**The request**
Set down every record once more, exactly as given.

**Data provided**
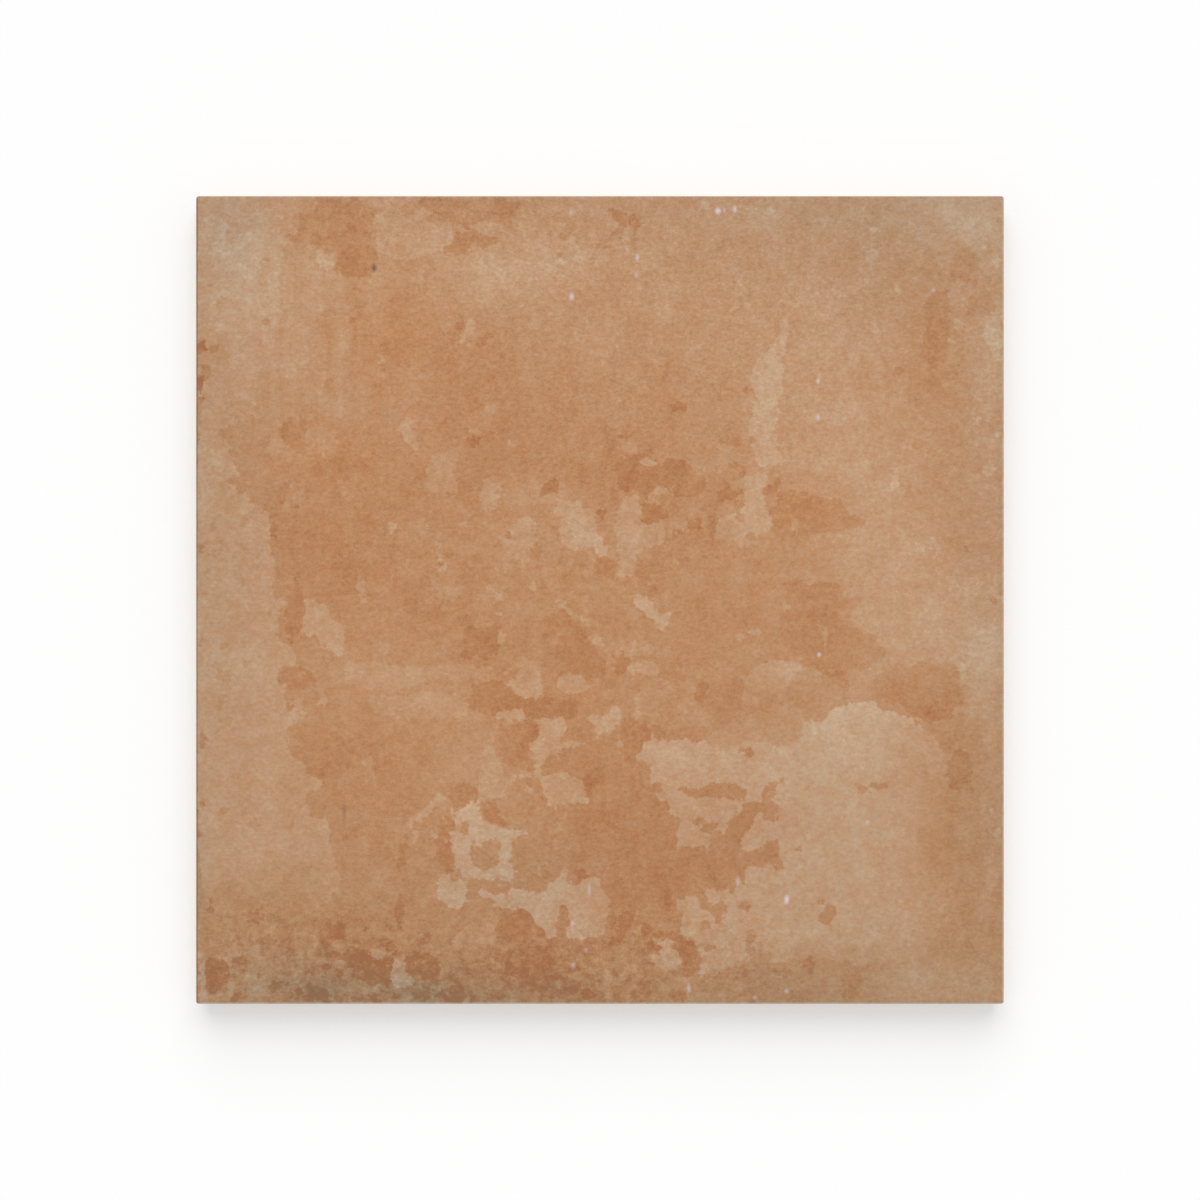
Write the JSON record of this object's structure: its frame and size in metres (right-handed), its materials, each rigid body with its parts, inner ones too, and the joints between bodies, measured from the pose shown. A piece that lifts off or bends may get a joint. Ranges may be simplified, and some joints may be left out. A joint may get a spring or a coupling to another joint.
{
  "type": "porcelain tile",
  "caption": "Square porcelain floor and wall tile with a flat matte terracotta-look face, a rounded arris, a tapered lower edge and a ribbed back that keys into adhesive.",
  "frame": {"origin": "centre of the back, in the plane of the rib tops that the tile lies or is bedded on", "axes": "+Z is square to the tile, from the ribbed back to the glazed face; +X and +Y run along the sides, +X to the right and +Y to the top of the picture"},
  "size_m": [0.2, 0.2, 0.009],
  "materials": {
    "fired_porcelain": "matte"
  },
  "bodies": {
    "root": {"porcelain_tile": "fired_porcelain"}
  },
  "joints": []
}
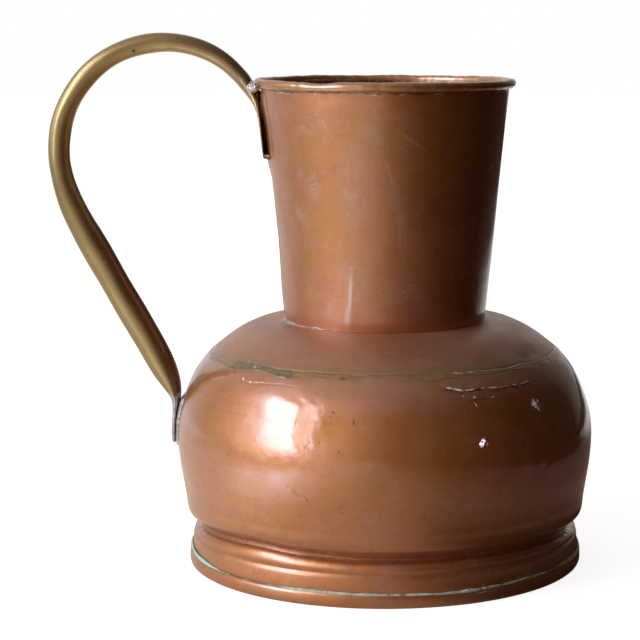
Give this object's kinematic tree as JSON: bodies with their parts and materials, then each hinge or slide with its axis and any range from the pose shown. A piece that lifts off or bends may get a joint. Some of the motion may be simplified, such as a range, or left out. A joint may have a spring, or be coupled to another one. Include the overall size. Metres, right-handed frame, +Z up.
{
  "type": "water jug",
  "caption": "Broad round-bodied water jug of sheet metal with a tall neck, a wired rim, a footed base and a looped tube handle.",
  "frame": {"origin": "centre of the flat base on the jug's axis, at the surface it stands on", "axes": "+Z up along the axis of the vessel, the handle towards -X"},
  "size_m": [0.2609, 0.2002, 0.2536],
  "materials": {
    "copper_neck": "aged copper sheet, burnished with brown patina",
    "copper_shoulder": "aged copper sheet, matte pinkish brown",
    "copper_bowl": "aged copper sheet, hammered smooth, brown patina",
    "copper_foot": "aged copper sheet with verdigris in the grooves",
    "copper_base": "dull copper sheet, dark patina",
    "copper_patch": "dull copper sheet, dark patina",
    "brass_tube": "tarnished yellow brass",
    "seam_braze": "rough olive brass braze",
    "solder": "dull tin-lead solder",
    "green_seam": "solder covered with pale green verdigris",
    "iron_wire": "plain drawn iron wire"
  },
  "bodies": {
    "root": {"neck": "copper_neck", "rim_wire": "iron_wire", "neck_seam": "seam_braze", "neck_patch": "copper_patch", "neck_solder": "solder", "shoulder": "copper_shoulder", "shoulder_braze": "seam_braze", "bowl": "copper_bowl", "foot_ring": "copper_foot", "foot_solder": "solder", "base_plate": "copper_base", "base_solder": "green_seam", "handle": "brass_tube", "upper_tab_braze": "seam_braze", "rim_solder": "solder", "lower_solder": "solder"}
  },
  "joints": []
}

**Solution**
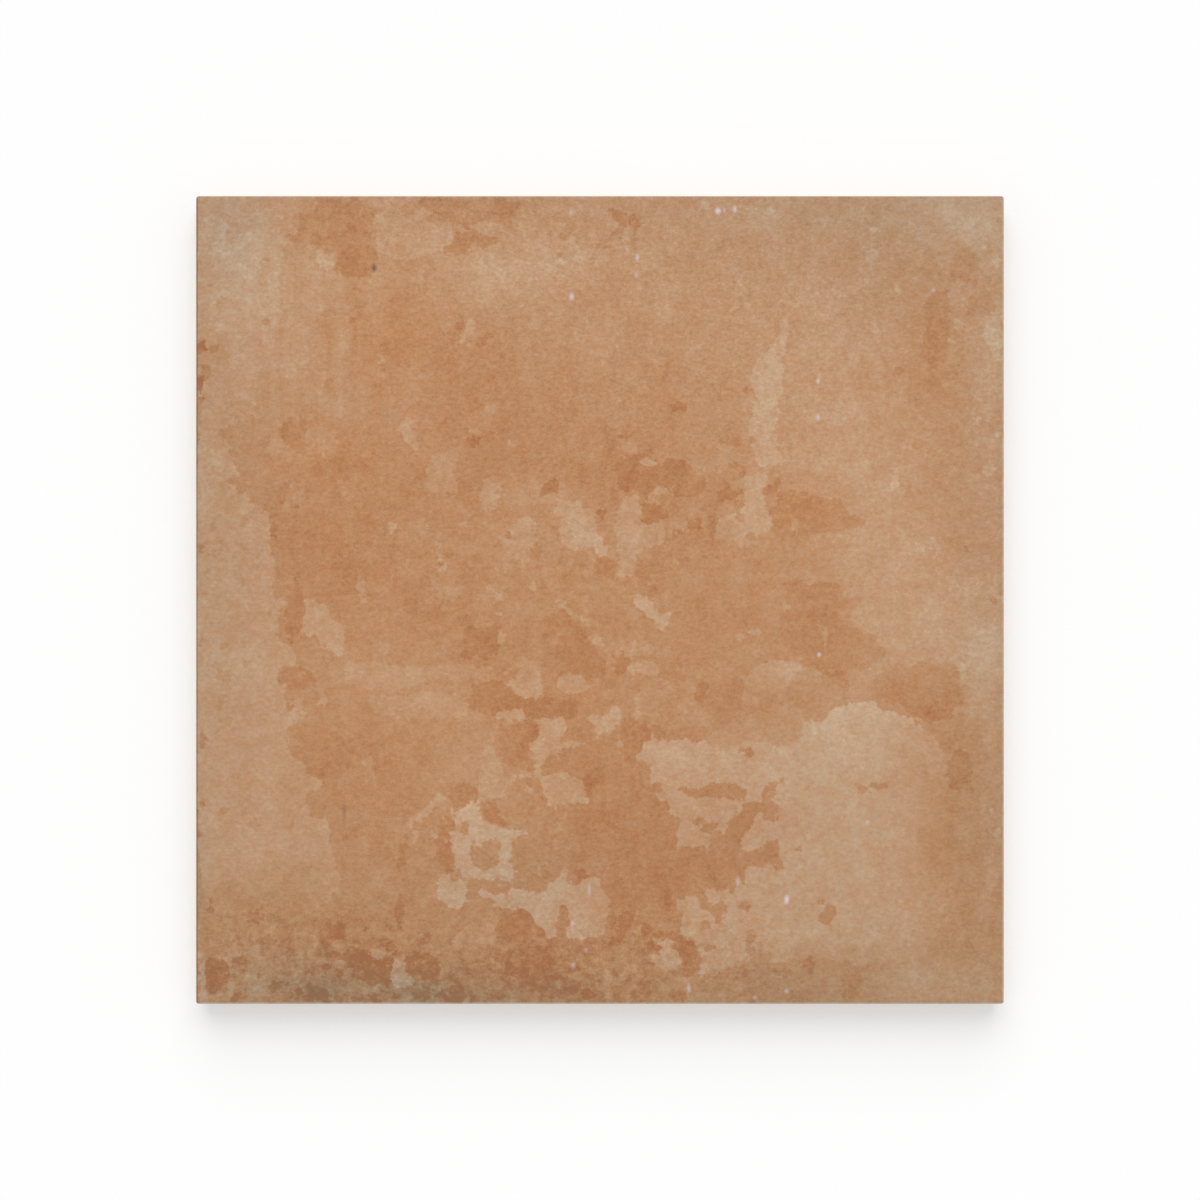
Write the JSON record of this object's structure: its frame and size in metres (right-handed), its materials, each rigid body with its parts, inner ones too, and the joints between bodies, measured from the pose shown. A piece that lifts off or bends may get a joint. Ranges may be simplified, and some joints may be left out. A joint may get a spring or a coupling to another joint.
{
  "type": "porcelain tile",
  "caption": "Square porcelain floor and wall tile with a flat matte terracotta-look face, a rounded arris, a tapered lower edge and a ribbed back that keys into adhesive.",
  "frame": {"origin": "centre of the back, in the plane of the rib tops that the tile lies or is bedded on", "axes": "+Z is square to the tile, from the ribbed back to the glazed face; +X and +Y run along the sides, +X to the right and +Y to the top of the picture"},
  "size_m": [0.2, 0.2, 0.009],
  "materials": {
    "fired_porcelain": "matte"
  },
  "bodies": {
    "root": {"porcelain_tile": "fired_porcelain"}
  },
  "joints": []
}
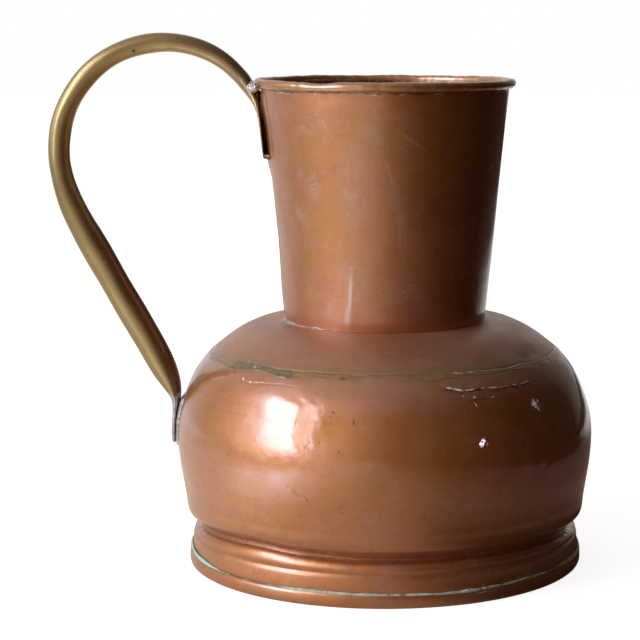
Give this object's kinematic tree as JSON: bodies with their parts and materials, then each hinge or slide with its axis and any range from the pose shown. A piece that lifts off or bends may get a joint. Some of the motion may be simplified, such as a range, or left out. A joint may have a spring, or be coupled to another one. Include the overall size. Metres, right-handed frame, +Z up.
{
  "type": "water jug",
  "caption": "Broad round-bodied water jug of sheet metal with a tall neck, a wired rim, a footed base and a looped tube handle.",
  "frame": {"origin": "centre of the flat base on the jug's axis, at the surface it stands on", "axes": "+Z up along the axis of the vessel, the handle towards -X"},
  "size_m": [0.2609, 0.2002, 0.2536],
  "materials": {
    "copper_neck": "aged copper sheet, burnished with brown patina",
    "copper_shoulder": "aged copper sheet, matte pinkish brown",
    "copper_bowl": "aged copper sheet, hammered smooth, brown patina",
    "copper_foot": "aged copper sheet with verdigris in the grooves",
    "copper_base": "dull copper sheet, dark patina",
    "copper_patch": "dull copper sheet, dark patina",
    "brass_tube": "tarnished yellow brass",
    "seam_braze": "rough olive brass braze",
    "solder": "dull tin-lead solder",
    "green_seam": "solder covered with pale green verdigris",
    "iron_wire": "plain drawn iron wire"
  },
  "bodies": {
    "root": {"neck": "copper_neck", "rim_wire": "iron_wire", "neck_seam": "seam_braze", "neck_patch": "copper_patch", "neck_solder": "solder", "shoulder": "copper_shoulder", "shoulder_braze": "seam_braze", "bowl": "copper_bowl", "foot_ring": "copper_foot", "foot_solder": "solder", "base_plate": "copper_base", "base_solder": "green_seam", "handle": "brass_tube", "upper_tab_braze": "seam_braze", "rim_solder": "solder", "lower_solder": "solder"}
  },
  "joints": []
}